Personal details
- Born: 1965 (age 60–61)
- Party: Labour Party
- Profession: politician

= Jonathan Asake =

Nigerian politician

Jonathan Asake (born 1965) is a Nigerian politician and former lawmaker. He was a candidate in the 2023 Kaduna State gubernatorial election under the Labour Party. Prior to his nomination as gubernatorial candidate, he served as the President of Southern Kaduna People's Union (SOKAPU)

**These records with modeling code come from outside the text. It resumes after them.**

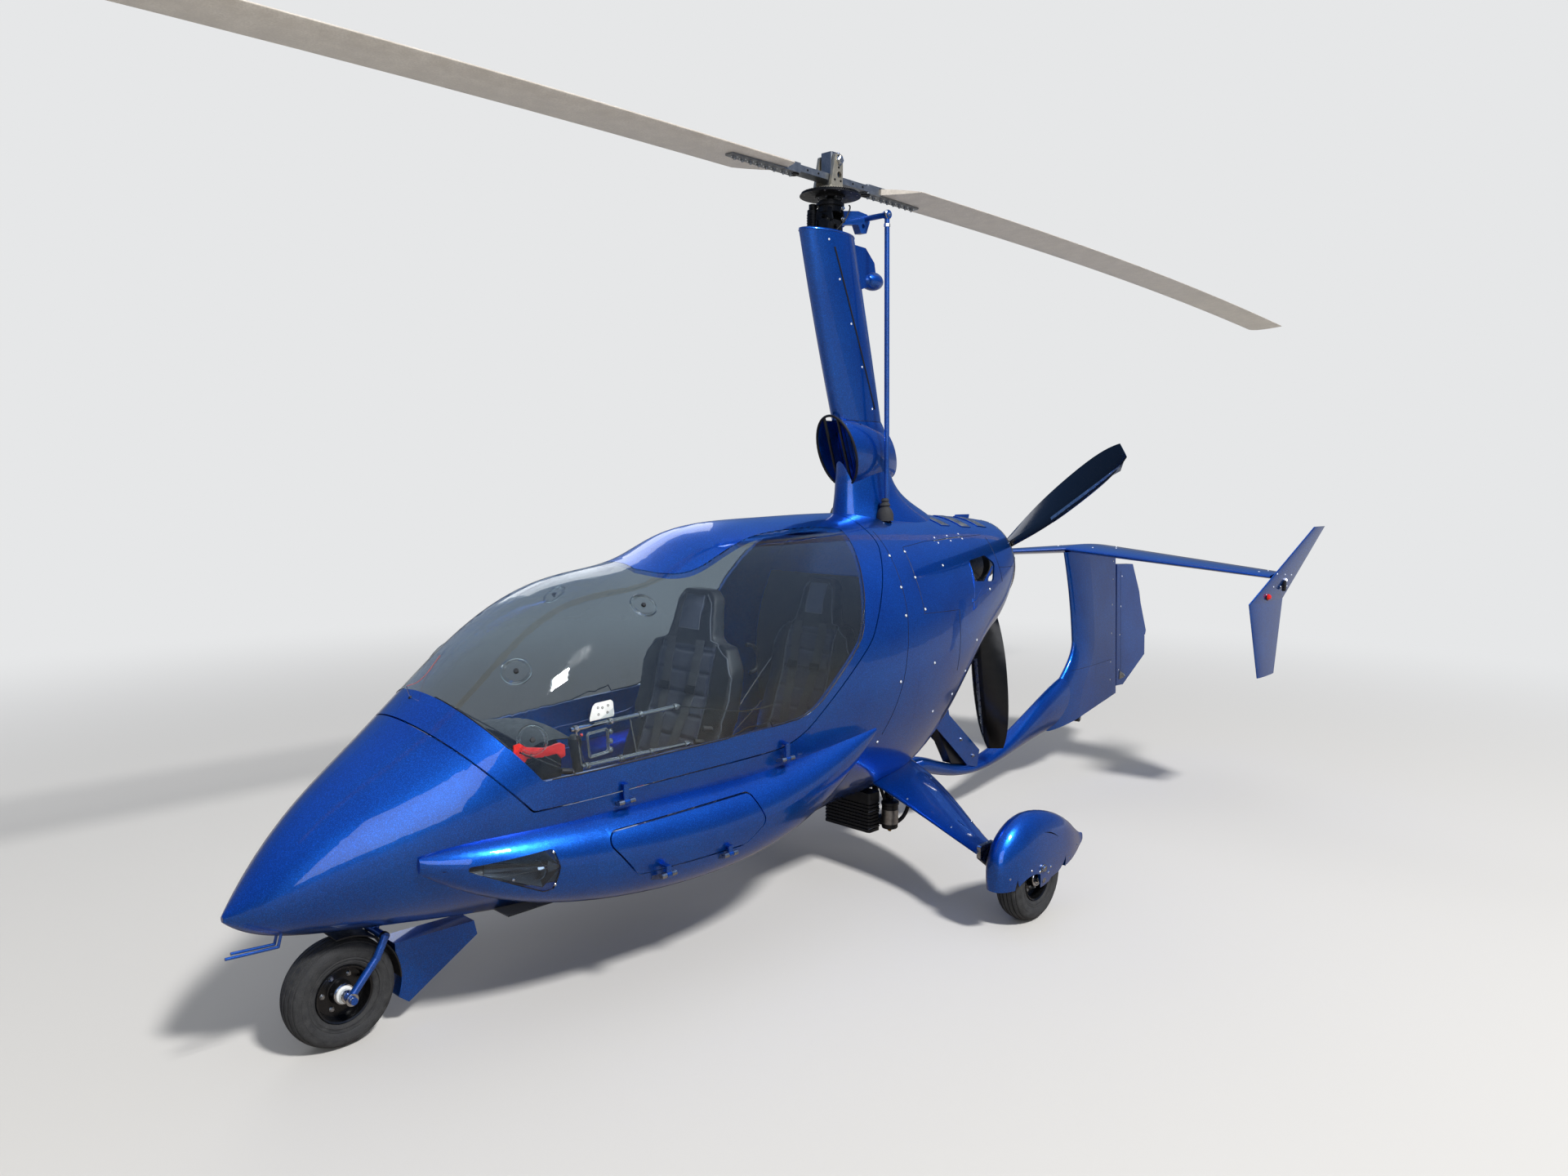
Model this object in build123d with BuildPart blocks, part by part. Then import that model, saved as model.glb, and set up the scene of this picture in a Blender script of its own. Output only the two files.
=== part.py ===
from build123d import *
import math
import os
from collections import namedtuple

# Two-seat enclosed gyrocopter, standing on its wheels.
# Millimetres. +X is port, +Y is aft, +Z is up. The origin is on the ground under the rotor hub.

os.makedirs("parts", exist_ok=True)


def save(piece, name):
    """Label a finished piece and write it to its own file."""
    piece.part.label = name
    export_step(piece.part, f"parts/{name}.step")


# Driving dimensions
ROTOR_RADIUS = 4330
ROTOR_LEVEL = 2700          # middle of the hub bar and of the blades at their roots
TEETER_LEVEL = 2765         # teeter bolt, above the bar it carries
PROP_RADIUS = 868
PROP_Y = 1098
THRUST_LEVEL = 1167
WALL = 8                    # moulded body shell
SHUT_GAP = 5                # round every lid and door
GLASS = 5                   # moulded canopy window
FRAME_DEPTH = 18            # canopy frame, inside to outside
MAIN_AXLE_Y = 100
MAIN_WHEEL_X = 890
MAIN_WHEEL_RADIUS = 155
NOSE_AXLE_Y = -2008
NOSE_WHEEL_RADIUS = 152
BOLT_FIT = 0.05             # radial play of shafts and pins
COWL_SEAM_Y = 45            # where the cabin moulding ends and the engine cowling starts
COWL_END_Y = 1045
FIREWALL = 8

# Outer body, station by station: the oval's half-width, its lowest point, the level where it
# is widest and its highest point
Station = namedtuple("Station", "y half bottom wide top")
BODY = [
    Station(-2300, 8, 430, 438, 446),
    Station(-2230, 78, 382, 455, 538),
    Station(-2080, 165, 342, 500, 700),
    Station(-1830, 282, 306, 585, 892),
    Station(-1560, 362, 270, 655, 1112),
    Station(-1200, 398, 246, 725, 1262),
    Station(-800, 428, 236, 780, 1374),
    Station(-350, 440, 244, 815, 1418),
    Station(100, 428, 288, 850, 1425),
    Station(350, 392, 360, 905, 1418),
    Station(600, 340, 592, 990, 1408),
    Station(820, 285, 778, 1075, 1398),
    Station(COWL_END_Y, 212, 953, 1165, 1377),
]


def cross_plane(y):
    """Plane across the machine at a station, drawn with X to the right and Z up."""
    return Plane(origin=(0, y, 0), x_dir=(1, 0, 0), z_dir=(0, -1, 0))


def oval(y, half, bottom, wide, top, x=0):
    """Egg-shaped section across the machine, made of four quarter ellipses."""
    with BuildSketch(cross_plane(y)) as section:
        with BuildLine():
            for start in (0, 90):
                EllipticalCenterArc((x, wide), half, top - wide, start, arc_size=90)
            for start in (180, 270):
                EllipticalCenterArc((x, wide), half, wide - bottom, start, arc_size=90)
        make_face()
    return section.sketch


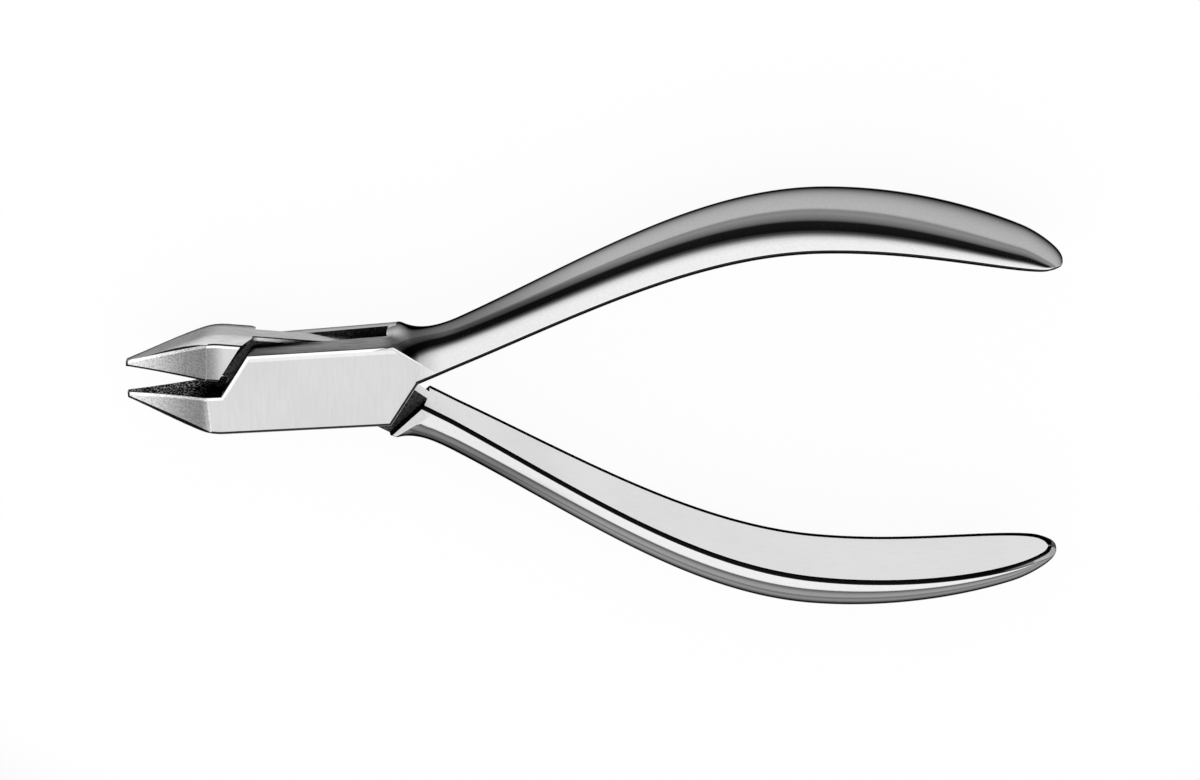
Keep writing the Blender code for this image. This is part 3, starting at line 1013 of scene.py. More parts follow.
# %% [markdown]
# ## Change along the steel
# Several finishes change from one place to another: a facet has painted shade that makes
# it darker towards the joint, and the satin of the joint runs out on the handle. This group
# puts out a value that goes softly from one number to another along a chosen axis.

# %% Change group
change, given, made = new_group(
    "change_along",
    [("Axis", DIRECTION, (1.0, 0.0, 0.0)), ("Start", NUMBER, 0.0), ("End", NUMBER, 0.01),
     ("From Value", NUMBER, 0.0), ("To Value", NUMBER, 1.0)],
    [("Value", NUMBER)])
along_axis = add_node(change, "ShaderNodeVectorMath", operation="DOT_PRODUCT")
change.links.new(add_node(change, "ShaderNodeTexCoord").outputs["Object"], along_axis.inputs[0])
change.links.new(given.outputs["Axis"], along_axis.inputs[1])
reach = add_node(change, "ShaderNodeMapRange", interpolation_type="SMOOTHSTEP")
change.links.new(along_axis.outputs["Value"], reach.inputs["Value"])
for group_socket, node_socket in (("Start", "From Min"), ("End", "From Max"),
                                  ("From Value", "To Min"), ("To Value", "To Max")):
    change.links.new(given.outputs[group_socket], reach.inputs[node_socket])
change.links.new(reach.outputs["Result"], made.inputs["Value"])
print("group:", change.name)

# %% [markdown]
# ## Painted lines on the jaws
# The jaws' facets are ground after everything else, so their edges have no layer of their
# own in the mesh. A group marks a narrow band beside a straight edge instead, for a painted
# dark line or a painted highlight: it measures the distance from a plane, given by its
# normal and its offset from the origin.

# %% Edge band group
BAND_BLUR = 0.00004
edge_band, given, made = new_group(
    "edge_band",
    [("Normal", DIRECTION, (0.0, 1.0, 0.0)), ("Offset", NUMBER, 0.0), ("From", NUMBER, 0.0),
     ("To", NUMBER, 0.0002)],
    [("Band", NUMBER)])
from_plane = add_node(edge_band, "ShaderNodeVectorMath", operation="DOT_PRODUCT")
edge_band.links.new(add_node(edge_band, "ShaderNodeTexCoord").outputs["Object"],
                    from_plane.inputs[0])
edge_band.links.new(given.outputs["Normal"], from_plane.inputs[1])
distance = math_node(edge_band, "SUBTRACT", from_plane.outputs["Value"], given.outputs["Offset"])
past_start = math_node(edge_band, "SUBTRACT", distance, given.outputs["From"])
past_start = math_node(edge_band, "DIVIDE", past_start, BAND_BLUR, clamp=True)
before_end = math_node(edge_band, "SUBTRACT", given.outputs["To"], distance)
before_end = math_node(edge_band, "DIVIDE", before_end, BAND_BLUR, clamp=True)
edge_band.links.new(math_node(edge_band, "MULTIPLY", past_start, before_end),
                    made.inputs["Band"])
print("group:", edge_band.name)

# %% [markdown]
# ## Placing the groups in a finish
# Every finish starts from the same metal. The shader's Specular Tint is the tone a metal
# has where it is seen almost edge on: dark on polished steel, and plain on satin steel. In
# the finishes below, a change is written as its axis, where it starts and ends, and its
# values there. Marks are written as their number to a metre along each axis, and their
# contrast. Haze is written as its clouds to a metre, its least and its most roughness.

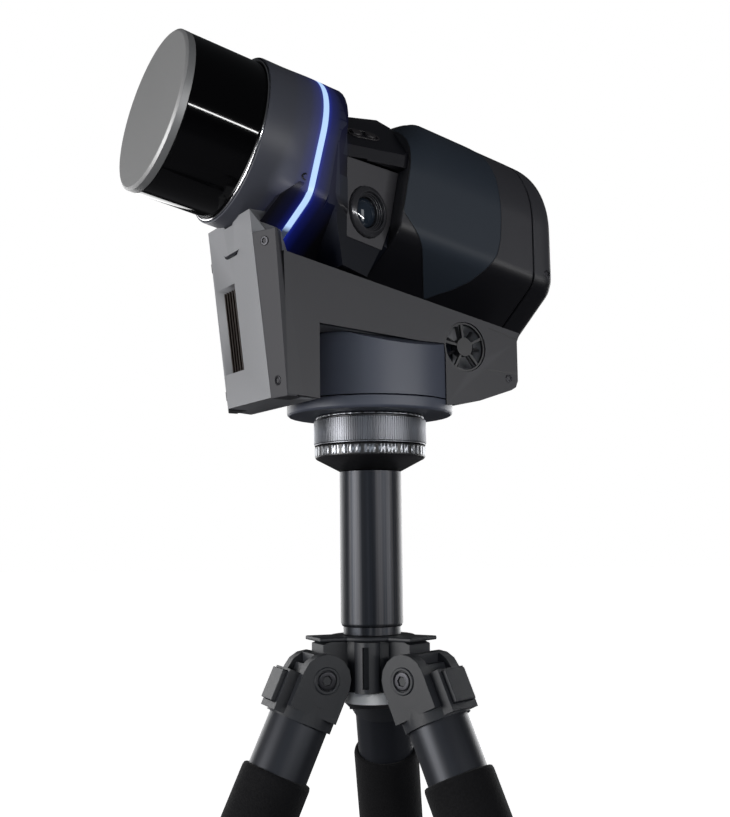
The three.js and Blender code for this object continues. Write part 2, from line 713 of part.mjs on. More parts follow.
function sidePlate(side) {
  const inner = plateHalf - plateThick;
  const ys = side < 0 ? [-plateHalf, -inner] : [inner, plateHalf];
  const ribYs = side < 0 ? [-plateHalf, -columnHalf - gap] : [columnHalf + gap, plateHalf];
  const ribBack = archFrontX - 10;
  const cornerX = columnFace(tabTopZ) + facetFall(-1, tabTopZ) + 0.5;
  const shoulderX = cornerX + 1.6;
  const front = [
    [columnFace(baseFootZ), baseFootZ + 1], [columnFace(tabTopZ), tabTopZ], [cornerX, tabTopZ],
    [shoulderX, baseTop(shoulderX)],
  ];
  const outline = [...front, ...baseRearEdge(), ...baseUnder().reverse()];
  const rib = [...front, [ribBack, baseTop(ribBack)], [ribBack, baseFootZ]];
  let plate = toSolid(acrossY(outline, ...ys)).add(toSolid(acrossY(rib, ...ribYs)));
  plate = plate.subtract(facetCutter(side)).subtract(archCutter());
  plate = plate.subtract(toSolid(noseLoft(gap))).subtract(toSolid(shellBar(lightStart - 6, 280, gap)));
  const fanHole = rod(fanR + gap, -30, 30, legFacets).rotateX(Math.PI / 2);
  return toGeometry(plate.subtract(toSolid(outward(fanHole.translate(fanX, side * plateHalf, fanZ)))));
}

// Slants the corner between the front face and a side plate.
function facetCutter(side) {
  const rise = 140;
  const reach = 40;
  const wide = plateHalf - columnHalf;
  const ringAt = (z) => {
    const x = columnFace(z);
    const fall = facetFall(side, z);
    const spot = (dx, y) => new THREE.Vector3(x + dx, side * y, z);
    const [near, far] = [columnHalf - wide, columnHalf + 2 * wide];
    return [spot(-reach, near), spot(-fall, near), spot(2 * fall, far), spot(-reach, far)];
  };
  return toSolid(loft([ringAt(-10), ringAt(rise)]));
}

// Fins behind the vent, all standing on one back plate.
function heatSink() {
  const parts = [];
  const low = ventLowZ + gap + 1;
  const high = ventHighZ - gap - 1;
  const backX = (z) => columnFace(z) + ventDepth - gap;
  const fin = (y0, y1, reach) => acrossY([
    [backX(low) - reach, low], [backX(low), low], [backX(high), high], [backX(high) - reach, high],
  ], y0, y1);
  parts.push(fin(ventNearY + gap, ventFarY - gap, 2));
  const first = ventNearY + 2;
  const pitch = (ventFarY - 2 - first) / (finCount - 1);
  for (let i = 0; i < finCount; i += 1) {
    const y = first + i * pitch;
    parts.push(fin(y - 0.5, y + 0.5, ventDepth - 4));
  }
  return toGeometry(join(...parts));
}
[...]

In an interview granted him by Channels Television's, Sunrise Daily, he clarified that Labour Party on whose platform he runs is not a Southern Kaduna people's agenda. In his words, "The Labour Party is not a southern people's agenda, it is an expression of hope for people that felt that they have been left out, we have campaigned across the local government and indeed the teeming masses in all the local government have felt that they have been left out".

==Controversies==
Asake was accused of mismanaging the ₦200 million donation for the Southern Kaduna IDPs by the Governor of Rivers State, Nyesom Wike in 2022. This came when he declared his intentions to run for the office of the Governor of Kaduna State. In his response, he said
"Everybody who knows me that I will not indulge in such act, so, I just laughed over it. When I am joining politics, l left over N60m in the coffers of SOKAPU."